Data in this exercise:

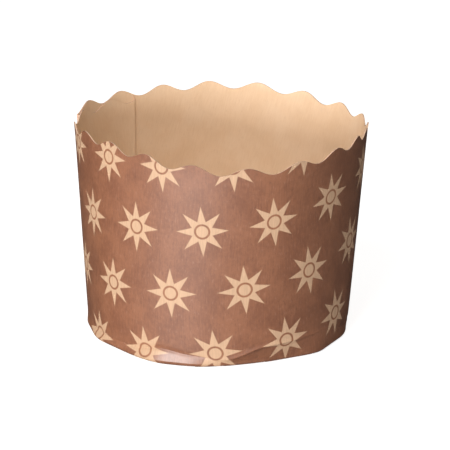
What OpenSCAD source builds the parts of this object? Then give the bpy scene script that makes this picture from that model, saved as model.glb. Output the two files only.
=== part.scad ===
// Paper baking cup with a wavy rim: one printed strip rolled into a tube, lapped and glued,
// its lower margin turned in with pleats, and a paper disc glued on that margin inside.
// Directions round the cup are in degrees, clockwise from the back (+Y), seen from above.

/* [Cup] */
// Height from the table to the crests of the rim
cup_h = 50; // [35:0.5:80]
// Outer diameter at the rim
rim_d = 70; // [66:0.2:95]
// Outer diameter at the foot
foot_d = 62.6; // [58:0.2:85]
// Thickness of the side paper
paper_t = 0.3; // [0.2:0.01:0.4]

/* [Wavy rim] */
// Length of one wave along the rim
wave_len = 11.36; // [5:0.02:24]
// Depth of the waves, from crest to valley
wave_h = 1.9; // [0.5:0.1:4]
// Turn at which the first crest falls
wave_at = -66; // [-80:1:-50]

/* [Lap seam] */
// Width of the overlap
lap_w = 22.5; // [5:0.5:30]
// Direction of the outer end of the strip
lap_at = -78; // [-90:1:-60]
// How far the inner end of the strip slipped down when it was glued
lap_slip = 1.4; // [0:0.1:2]

/* [Set of the soft rim] */
// How far the rim is drawn out to an oval, each way
oval = 0.4; // [0:0.1:3]
// Direction in which the oval is long
oval_at = 2; // [0:1:180]
// How far the rim bows out in three broad lobes
bow = 1.4; // [0:0.1:3]
// Direction of the first lobe
bow_at = 40; // [0:1:120]
// How far the rim leans over to one side
lean = 0.9; // [0:0.1:3]
// Direction of the lean
lean_at = 101; // [0:1:360]
// How far the rim rises on one side and dips on the other
tilt = 0.6; // [0:0.1:2]
// Direction in which the rim is highest
tilt_at = -27; // [-180:1:180]
// How far the rim rises and dips in two broad swings
swing = 0.6; // [0:0.1:2]
// Direction of the first swing's top
swing_at = 128; // [0:1:180]
// How far the rim rises and dips in three broad swings
ripple = 0.8; // [0:0.1:2]
// How far the rim rises and dips in four swings
flutter = 0.3; // [0:0.1:1]
// Direction of the first of those four
flutter_at = 28; // [0:1:90]

/* [Foot] */
// Width of the margin turned in under the disc
margin_w = 9; // [6:0.5:14]
// Outer radius of the fold at the table
fold_r = 1; // [0.9:0.1:1.4]
// Height of the step where one pleat lies over the next
pleat_step = 0.25; // [0.1:0.05:0.35]
// Width of the slope that ends at each step, in degrees
pleat_ramp = 7; // [3:1:9]

/* [Base disc] */
// Thickness of the disc
disc_t = 0.45; // [0.3:0.05:1]
// Clearance between the disc's edge and the fold
disc_gap = 0.6; // [0.2:0.1:3]

/* [Hidden] */

// Corners of the folded foot: direction, how far out of round, height of the crease above
corners = [[20, -0.3, 3], [52, -0.5, 4], [84, 0.2, 2], [107, 0.6, 3], [132, 0.8, 5.5],
           [158, -1.0, 5], [177, 0, 1.8], [189, 1.2, 2.5], [205, 2, 3.4], [216, 1.3, 2.2],
           [241, 1.4, 2], [262, 0.6, 3], [292, -0.3, 4], [322, -0.2, 3], [350, -0.3, 3.5]];
// Longest step between two sections of the wall, and half the gap at a fold or cut edge
turn_step = 2.7;
edge_gap = 0.1;
// Heights of the wall's rows as shares of the rim's height
wall_rows = [0.2, 0.35, 0.5, 0.65, 0.8, 0.91];
// Angles of the rows round the fold
fold_rows = [30, 60, 90];
// Turn over which a layer eases back in line beside the lap
ease = 8;
// Direction from which the strip starts to slip down, and the turn it takes
slip_from = 232;
slip_turn = 50;
// Power by which the rim's set grows up the wall
set_power = 1.6;
// The strip was drawn round unevenly, which shifts the waves by up to these angles
creep_once = 5.2;
creep_once_at = 24;
creep_twice = 1.9;
// Gap between the two layers at the rim, and how deep it shows
layer_gap = 0.04;
layer_dip = 0.1;

rim_r = rim_d / 2;
foot_r = foot_d / 2;
slope = (rim_r - foot_r) / cup_h;
margin_t = 2 * paper_t;
lap_turn = lap_w / (PI * rim_d) * 360;
wave_turn = wave_len / (PI * rim_d) * 360;

function wrap(a) = a - 360 * floor(a / 360);

// Set of the rim at direction a, outward and upward
function set_out(a) = lean * cos(a - lean_at) + oval * cos(2 * (a - oval_at))
    + bow * cos(3 * (a - bow_at));
function set_up(a) = tilt * cos(a - tilt_at) + swing * cos(2 * (a - swing_at))
    + ripple * cos(3 * a) + flutter * cos(4 * (a - flutter_at));

// Outer radius of the tapered tube with its set
function tube_r(a, z) =
    foot_r + slope * z + set_out(a) * pow(max(z, 0) / cup_h, set_power);

// Height of the wavy edge at direction a, which runs on past a full turn on the inner layer
function along(a) = a - creep_once * cos(a - creep_once_at) - creep_twice * sin(2 * a);
function slip(a) = let (k = min(1, max(0, (a - slip_from) / slip_turn)))
    lap_slip * (1 - cos(180 * k)) / 2;
function edge_z(a) = cup_h + set_up(a) - slip(a)
    - wave_h * (1 - cos(360 * (along(a) - wave_at) / wave_turn)) / 2;

// Turn from the outer end of the strip, and the edge's height on each layer
function turn(a) = wrap(a - lap_at);
function lapped(a) = turn(a) < lap_turn;
function outer_z(a) = edge_z(lap_at + turn(a));
function inner_z(a) = edge_z(lap_at + turn(a) + (lapped(a) ? 360 : 0));

// Shift of the outer and inner faces where the two layers of the lap part and meet
function part_shift(u) =
    u < lap_turn + ease ? paper_t / 2 * (1 - (u - lap_turn) / ease) :
    u > 360 - ease ? -paper_t / 2 * (u - 360 + ease) / ease : 0;
function outer_shift(a) = lapped(a) ? paper_t / 2 : part_shift(turn(a));
function inner_shift(a) = lapped(a) ? -paper_t / 2 : part_shift(turn(a));

// Corner i of the foot, counted on past a full turn, and the corner before direction a
function corner(i) = let (c = corners[i % len(corners)])
    [c[0] + 360 * floor(i / len(corners)), foot_r + c[1], c[2]];
function turned(a) = wrap(a - corner(0)[0]) + corner(0)[0];
function sector(a) = max([for (i = [0 : len(corners) - 1]) if (corner(i)[0] <= turned(a)) i]);

// Radius of the straight fold between two corners, at direction a
function facet_r(a) = let (b = turned(a), p = corner(sector(a)), q = corner(sector(a) + 1))
    p[1] * q[1] * sin(q[0] - p[0]) / (p[1] * sin(b - p[0]) + q[1] * sin(q[0] - b));
// Height of the crease above the fold, and of the pleats' steps under the margin
function crease_z(a) = let (b = turned(a), p = corner(sector(a)), q = corner(sector(a) + 1))
    p[2] + (q[2] - p[2]) * (1 - cos(180 * (b - p[0]) / (q[0] - p[0]))) / 2;
function pleat_z(a) =
    pleat_step * max(0, 1 - (turned(a) - corner(sector(a))[0]) / pleat_ramp);

// Section of the wall at direction a: under the margin, round the fold, up the outside,
// over the edge and back down the inside
function section(a) =
    let (fr = facet_r(a), so = outer_shift(a), si = inner_shift(a) - paper_t,
         sm = (so + si) / 2, zc = crease_z(a), top = cup_h + set_up(a),
         zo = outer_z(a), zi = inner_z(a), zm = min(zo, zi) - (lapped(a) ? layer_dip : 0))
    concat(
        [[foot_r - margin_w, pleat_z(a)], [fr - fold_r, pleat_z(a)]],
        [for (f = fold_rows) [fr + so - fold_r * (1 - sin(f)), fold_r * (1 - cos(f))]],
        [[tube_r(a, zc) + so, zc]],
        [for (k = wall_rows) [tube_r(a, k * top) + so, k * top]],
        [[tube_r(a, zo) + so, zo], [tube_r(a, zo) + sm + layer_gap, zo],
         [tube_r(a, zm) + sm, zm],
         [tube_r(a, zi) + sm - layer_gap, zi], [tube_r(a, zi) + si, zi]],
        [for (i = [len(wall_rows) - 1 : -1 : 0]) let (z = wall_rows[i] * top)
            [tube_r(a, z) + si, z]],
        [[tube_r(a, zc) + si, zc]],
        [for (i = [len(fold_rows) - 1 : -1 : 0]) let (f = fold_rows[i])
            [fr + si + paper_t - fold_r + (fold_r - paper_t) * sin(f),
             fold_r - (fold_r - margin_t) * cos(f)]],
        [[fr - fold_r, margin_t], [foot_r - margin_w, margin_t]]);

// Directions of the sections, two close together at each fold or cut edge
function sorted(v) = len(v) < 2 ? v : let (m = v[0], w = [for (i = [1 : len(v) - 1]) v[i]])
    concat(sorted([for (x = w) if (x < m) x]), [m], sorted([for (x = w) if (x >= m) x]));
breaks = sorted(concat([for (c = corners) wrap(c[0])],
                       [wrap(lap_at), wrap(lap_at + lap_turn)]));
turns = [for (i = [0 : len(breaks) - 1])
    let (from = breaks[i] + edge_gap,
         to = (i < len(breaks) - 1 ? breaks[i + 1] : breaks[0] + 360) - edge_gap,
         n = max(1, ceil((to - from) / turn_step)))
    for (k = [0 : n]) wrap(from + (to - from) * k / n)];

// The disc fits inside the fold at its narrowest
disc_r = min([for (a = turns) facet_r(a)]) - fold_r - disc_gap;

// The frame's origin lies under the middle of the overall box
rings = [for (a = turns) [for (p = section(a)) [p[0] * sin(a), p[0] * cos(a), p[1]]]];
function middle(v) = (min(v) + max(v)) / 2;
centre = [middle([for (r = rings) for (p = r) p[0]]),
          middle([for (r = rings) for (p = r) p[1]]), 0];

// Closed skin over rings of points, each ring joined to the next and the last to the first
module ring_skin(rings) {
    n = len(rings);
    m = len(rings[0]);
    polyhedron(
        points = [for (r = rings) each r],
        faces = [for (i = [0 : n - 1]) for (j = [0 : m - 1])
            let (a = i * m + j, b = i * m + (j + 1) % m,
                 c = ((i + 1) % n) * m + (j + 1) % m, d = ((i + 1) % n) * m + j)
            each [[a, c, b], [a, d, c]]],
        convexity = 8);
}

module side_wall() {
    color("#8c6350")
        translate(-centre)
            ring_skin(rings);
}

module base_disc() {
    color("#dcb48a")
        translate([0, 0, margin_t] - centre)
            cylinder(r = disc_r, h = disc_t, $fn = 96);
}

side_wall();
base_disc();
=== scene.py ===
"""Paper baking cup: a printed strip with a wavy rim, pleated in at the foot, and a plain disc.

Lengths are in millimetres until a mesh is made. Directions are in degrees, clockwise from the
back (+Y), seen from above."""

import math

import bpy
import numpy as np
from bpy.props import (
    FloatProperty,
    FloatVectorProperty,
    PointerProperty,
)
from mathutils import Matrix, Vector


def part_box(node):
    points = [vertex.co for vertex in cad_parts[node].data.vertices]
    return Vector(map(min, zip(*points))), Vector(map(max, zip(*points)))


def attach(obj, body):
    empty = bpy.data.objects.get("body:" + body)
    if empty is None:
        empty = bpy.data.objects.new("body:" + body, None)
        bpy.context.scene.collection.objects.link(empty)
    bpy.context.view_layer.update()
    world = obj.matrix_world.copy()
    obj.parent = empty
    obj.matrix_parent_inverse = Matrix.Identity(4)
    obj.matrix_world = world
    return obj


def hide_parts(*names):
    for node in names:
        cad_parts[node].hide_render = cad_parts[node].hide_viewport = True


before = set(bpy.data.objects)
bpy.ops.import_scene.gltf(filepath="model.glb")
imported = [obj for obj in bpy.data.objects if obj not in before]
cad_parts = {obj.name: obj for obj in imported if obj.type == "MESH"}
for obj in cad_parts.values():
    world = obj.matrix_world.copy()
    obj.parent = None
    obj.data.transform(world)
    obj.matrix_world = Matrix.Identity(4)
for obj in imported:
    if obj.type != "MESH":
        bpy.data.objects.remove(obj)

bl_info = {
    "name": "Paper baking cup",
    "version": (1, 0, 0),
    "blender": (4, 5, 0),
    "location": "View3D > Sidebar > Baking cup",
    "description": "Builds a printed paper baking cup with a wavy rim, its base disc and its stage",
    "category": "Add Mesh",
}

MM = 0.001

# Corners of the folded foot: direction, how far out of round, height of the crease above, and
# how far the paper stands out (or is pinched in) along that crease
CORNERS = (
    (20, -0.3, 3, 0.0),
    (52, -0.5, 4, 0.0),
    (84, 0.2, 2, -0.1),
    (107, 0.6, 3, -0.15),
    (132, 0.8, 5.5, 0.1),
    (158, -1.0, 5, 0.25),
    (177, 0, 1.8, 0.1),
    (189, 1.2, 2.5, -0.1),
    (205, 2, 3.4, -0.2),
    (216, 1.3, 2.2, -0.1),
    (241, 1.4, 2, 0.0),
    (262, 0.6, 3, 0.0),
    (292, -0.3, 4, 0.0),
    (322, -0.2, 3, 0.0),
    (350, -0.3, 3.5, 0.0),
)
# Turns over which those corners are rounded off
ROUNDING = (-4, -2.4, -0.8, 0.8, 2.4, 4)
# Spread of a crease above and below its line, and the share of it that shows inside
CREASE_ABOVE, CREASE_BELOW, CREASE_INSIDE = 0.55, 0.3, 0.6
# Step of a pleat, the turn of the slope that ends at it, and how far its loose end rises
PLEAT_STEP, PLEAT_TURN, PLEAT_RISE = 0.25, 7, 0.05
# Angle round the fold at which the pleats' steps have run out, and the least radius inside it
PLEAT_ANGLE, LEAST_FOLD = 45, 0.1

# Set of the soft rim outward: its lean, oval and three lobes, each with its direction
LEAN, LEAN_AT = 0.9, 101
OVAL, OVAL_AT = 0.4, 2
BOW, BOW_AT = 1.4, 40
# Set of the soft rim upward: its tilt, and two, three and four swings
TILT, TILT_AT = 0.6, -27
SWING, SWING_AT = 0.6, 128
RIPPLE = 0.8
FLUTTER, FLUTTER_AT = 0.3, 28
# One place where the rim stands out and up a little more, and how wide it spreads
SWELL_AT, SWELL_SPREAD, SWELL_OUT, SWELL_UP = 62, 20, 0.9, 0.3
# Power by which the set grows up the wall
SET_POWER = 1.6
# Dents round the tube: how many, where they start, how they drift up the wall, and their depth
DENTS = ((5, 40, 60, 0.10), (9, 200, -90, 0.07), (14, 0, 100, 0.05))
# How far the crests curl outward, the share by which the valleys do less, how far below the
# crests it starts, and the most that it grows where the rim stands higher
CURL_OUT, CURL_LESS, CURL_FROM, CURL_MOST = 0.12, 0.75, 4.5, 1.3

# The strip was drawn round unevenly, which shifts the waves by up to these angles
CREEP_ONCE, CREEP_ONCE_AT, CREEP_TWICE = 5.2, 24, 1.9
# Directions of the first crest and of the strip's outer end
WAVE_AT, LAP_AT = -66, -78
# Turn over which a layer eases back in line beside the lap
EASE = 8
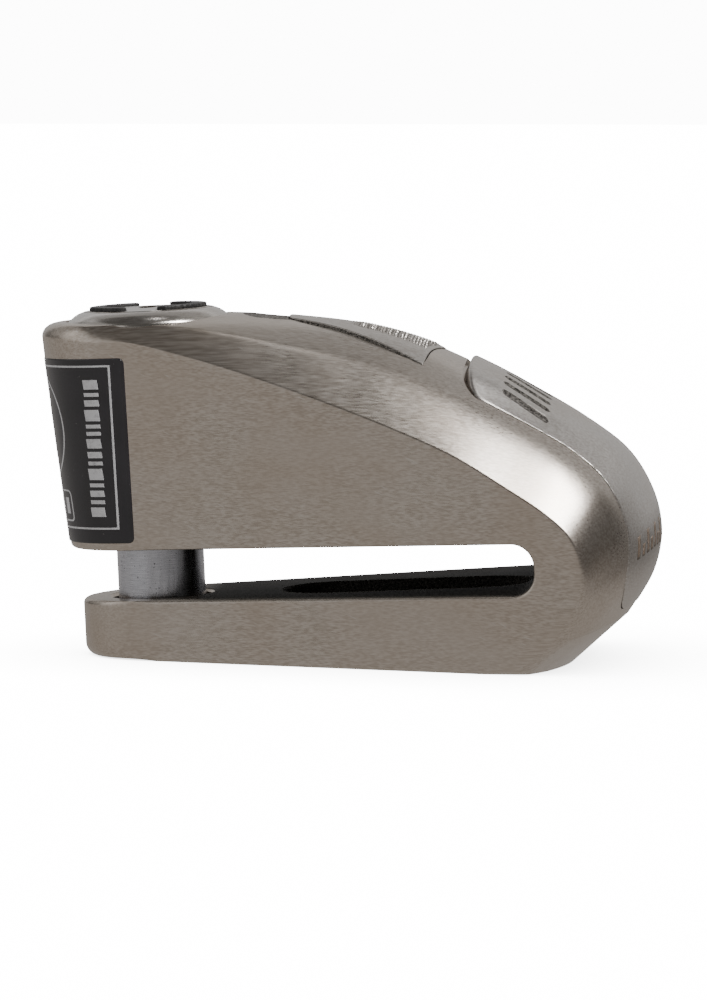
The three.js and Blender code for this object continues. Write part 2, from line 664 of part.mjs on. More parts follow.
place("body", makeBody(), brushedSteel);
place("nose_plate", makeNosePlate(), brushedSteel);
place("grip_inlay", makeGripInlay(), darkSteel);
place("label", makeLabel(), labelFilm);
place("bolt_bush", makeBoltBush(), darkSteel);
place("stop_pin", makeStopPin(), darkSteel);
place("return_spring", makeReturnSpring(), darkSteel);
place("lock_cap", makeLockCap(), polishedSteel);
place("cylinder_barrel", makeBarrel(), darkSteel);
place("barrel_seal", makeBarrelSeal(), blackRubber);
place("bolt", makeBolt(), boltSteel);
place("bolt_screw", makeBoltScrew(), darkSteel);
place("dust_shutter", makeShutter(), polishedSteel);
place("shutter_grip_front", makeShutterGrip(CRESCENT_FRONT), blackPlastic);
place("shutter_grip_rear", makeShutterGrip(CRESCENT_REAR), blackPlastic);
place("key_plug", makeKeyPlug(), brass);
for (let number = 0; number < DISC_COUNT; number++) {
  place(`detainer_disc_${number + 1}`, makeDisc(number), brass);
}
place("tail_cam", makeTailCam(), darkSteel);
place("sidebar", makeSidebar(), darkSteel);
place("locking_tongue", makeTongue(), darkSteel);

const group = new THREE.Group();
group.add(mechanism);
export default group;
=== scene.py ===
import json
import math

import bmesh
import bpy
import numpy as np
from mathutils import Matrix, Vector, kdtree


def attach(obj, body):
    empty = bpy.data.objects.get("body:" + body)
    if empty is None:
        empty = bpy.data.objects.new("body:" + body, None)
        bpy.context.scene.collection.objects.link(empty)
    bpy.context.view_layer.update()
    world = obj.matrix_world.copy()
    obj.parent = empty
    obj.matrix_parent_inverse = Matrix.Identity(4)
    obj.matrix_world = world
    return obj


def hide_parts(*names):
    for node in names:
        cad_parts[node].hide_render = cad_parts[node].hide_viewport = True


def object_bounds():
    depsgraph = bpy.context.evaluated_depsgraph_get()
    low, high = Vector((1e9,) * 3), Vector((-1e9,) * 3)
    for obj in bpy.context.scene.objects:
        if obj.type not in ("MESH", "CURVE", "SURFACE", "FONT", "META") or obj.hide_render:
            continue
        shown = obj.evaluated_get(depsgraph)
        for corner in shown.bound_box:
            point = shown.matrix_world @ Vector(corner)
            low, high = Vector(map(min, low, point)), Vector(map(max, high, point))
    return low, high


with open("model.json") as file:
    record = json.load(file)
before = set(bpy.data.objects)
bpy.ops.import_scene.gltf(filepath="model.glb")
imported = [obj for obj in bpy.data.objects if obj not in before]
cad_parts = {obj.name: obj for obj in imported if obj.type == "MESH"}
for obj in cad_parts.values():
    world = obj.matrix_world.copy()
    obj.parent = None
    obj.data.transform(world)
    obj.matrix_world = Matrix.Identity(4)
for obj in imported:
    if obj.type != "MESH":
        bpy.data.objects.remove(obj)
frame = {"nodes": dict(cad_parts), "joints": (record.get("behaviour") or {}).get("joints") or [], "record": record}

CAD_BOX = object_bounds()

# ---------- the slot frame, in millimetres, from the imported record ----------
# X runs along the slot to the nose, Z up the bolt, and the origin is the bolt's axis on the slot floor.
MM = 0.001
JOINTS = {joint["name"]: joint for joint in frame["joints"]}
MOUNTS = {mount["name"]: mount for mount in frame["record"]["mounts"]}
UP = Vector(JOINTS["plunger_slide"]["axis"]).normalized()
ALONG = Vector((UP.z, 0, -UP.x))
SLOT_FLOOR_POINT = 13.8  # the slot_floor mount lies this far along the slot from the bolt's axis
ORIGIN = Vector(MOUNTS["slot_floor"]["pos_m"]) - ALONG * SLOT_FLOOR_POINT * MM
TILT = math.atan2(-UP.x, UP.z)

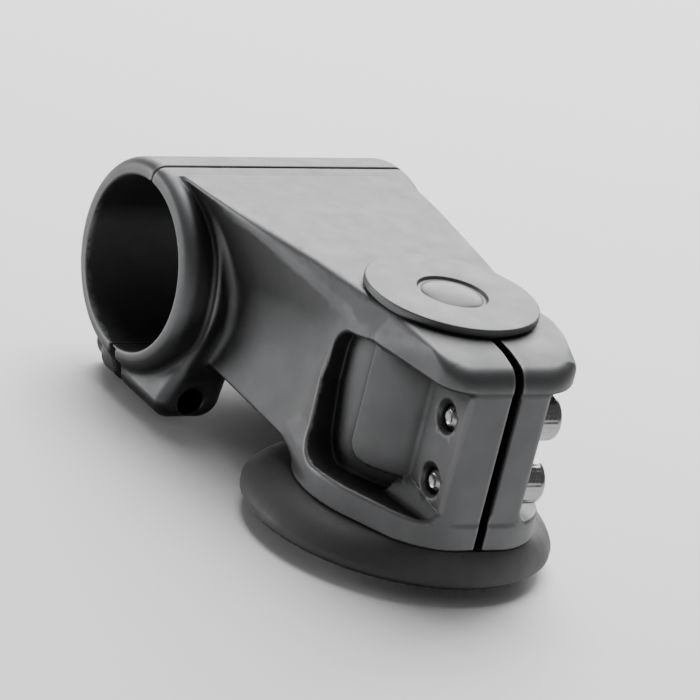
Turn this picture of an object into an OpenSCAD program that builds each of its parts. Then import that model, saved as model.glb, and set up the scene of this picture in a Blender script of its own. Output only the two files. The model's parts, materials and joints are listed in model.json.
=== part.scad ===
// Handlebar stem for a mountain bicycle: a body that clamps the fork's steerer tube and the handlebar,
// a faceplate, two pinch bolts, a preload top cap with its star nut, and the headset cover under the foot.
// Origin: steerer axis at the stem's foot. +Z up the steerer, +X forwards to the handlebar, +Y to the rider's left.

/* [Stem] */
// Distance from the steerer axis to the handlebar axis
reach = 60; // [56:1:70]
// Height of the handlebar axis above the foot
bar_height = 15.1; // [14:0.1:17]
// Height of the steerer clamp's flat top above the foot
clamp_height = 35.8; // [34:0.1:38]
// Distance from the steerer axis to the flat rear face
rear_reach = 26.2; // [25.6:0.1:28]

/* [Handlebar clamp] */
// Diameter of the handlebar where it is clamped
bar_d = 31.8; // [31.8]
// Wall of the handlebar clamp
clamp_wall = 3.3; // [3:0.1:4]
// Width of the handlebar clamp along the bar
clamp_w = 54; // [50:1:60]
// Gap at the split under the bar
split_gap = 2.4; // [1.6:0.2:3.2]

/* [Steerer clamp] */
// Diameter of the steerer tube
steerer_d = 28.6; // [28.6]
// Outer radius of the sleeve around the steerer
sleeve_r = 16.6; // [16.2:0.1:17.2]
// Width of the pinch slot
slot_w = 1.6; // [1:0.2:2.4]
// Outer face of the left, threaded pinch ear from the middle plane
ear_y = 9.2; // [8.8:0.1:9.6]
// Outer face of the right pinch ear, which carries the bolt heads, from the middle plane
head_ear_y = 7.6; // [7.4:0.1:8]
// Height of the lower pinch bolt above the foot
pinch_low = 10.9; // [10.4:0.1:11.4]
// Height between the two pinch bolts
pinch_pitch = 12.2; // [11.4:0.1:12.4]

/* [Foot and headset cover] */
// Radius of the stem's round foot
foot_r = 21.4; // [21:0.1:21.8]
// Thickness of the foot plate under the side windows
foot_t = 5; // [4:0.5:6]
// Radius of the headset cover's lower rim
cover_r = 28.1; // [27.5:0.1:30]
// Height of the headset cover
cover_h = 6.2; // [6:0.1:7]

/* [Top cap] */
// Radius of the top cap's flange
cap_r = 15.8; // [15.2:0.1:16.2]
// Height of the cap's flat top above the clamp's top
cap_rise = 1.9; // [1.6:0.1:2.2]

/* [Hidden] */

$fn = 64;
far = 60;           // longer than any cut needs
bore_fn = 96;

bar_r = bar_d / 2;
barrel_r = bar_r + clamp_wall;
steerer_r = steerer_d / 2;
pinch_heights = [pinch_low, pinch_low + pinch_pitch];
pinch_x = -20;      // pinch bolts lie behind the sleeve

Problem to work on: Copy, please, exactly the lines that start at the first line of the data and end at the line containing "lap_slip = 1.4; // [0:0.1:2]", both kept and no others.

The reply:
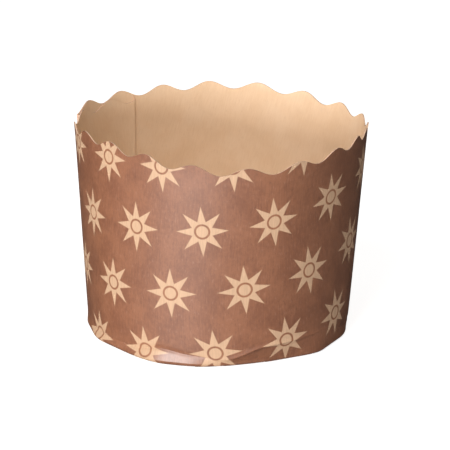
What OpenSCAD source builds the parts of this object? Then give the bpy scene script that makes this picture from that model, saved as model.glb. Output the two files only.
=== part.scad ===
// Paper baking cup with a wavy rim: one printed strip rolled into a tube, lapped and glued,
// its lower margin turned in with pleats, and a paper disc glued on that margin inside.
// Directions round the cup are in degrees, clockwise from the back (+Y), seen from above.

/* [Cup] */
// Height from the table to the crests of the rim
cup_h = 50; // [35:0.5:80]
// Outer diameter at the rim
rim_d = 70; // [66:0.2:95]
// Outer diameter at the foot
foot_d = 62.6; // [58:0.2:85]
// Thickness of the side paper
paper_t = 0.3; // [0.2:0.01:0.4]

/* [Wavy rim] */
// Length of one wave along the rim
wave_len = 11.36; // [5:0.02:24]
// Depth of the waves, from crest to valley
wave_h = 1.9; // [0.5:0.1:4]
// Turn at which the first crest falls
wave_at = -66; // [-80:1:-50]

/* [Lap seam] */
// Width of the overlap
lap_w = 22.5; // [5:0.5:30]
// Direction of the outer end of the strip
lap_at = -78; // [-90:1:-60]
// How far the inner end of the strip slipped down when it was glued
lap_slip = 1.4; // [0:0.1:2]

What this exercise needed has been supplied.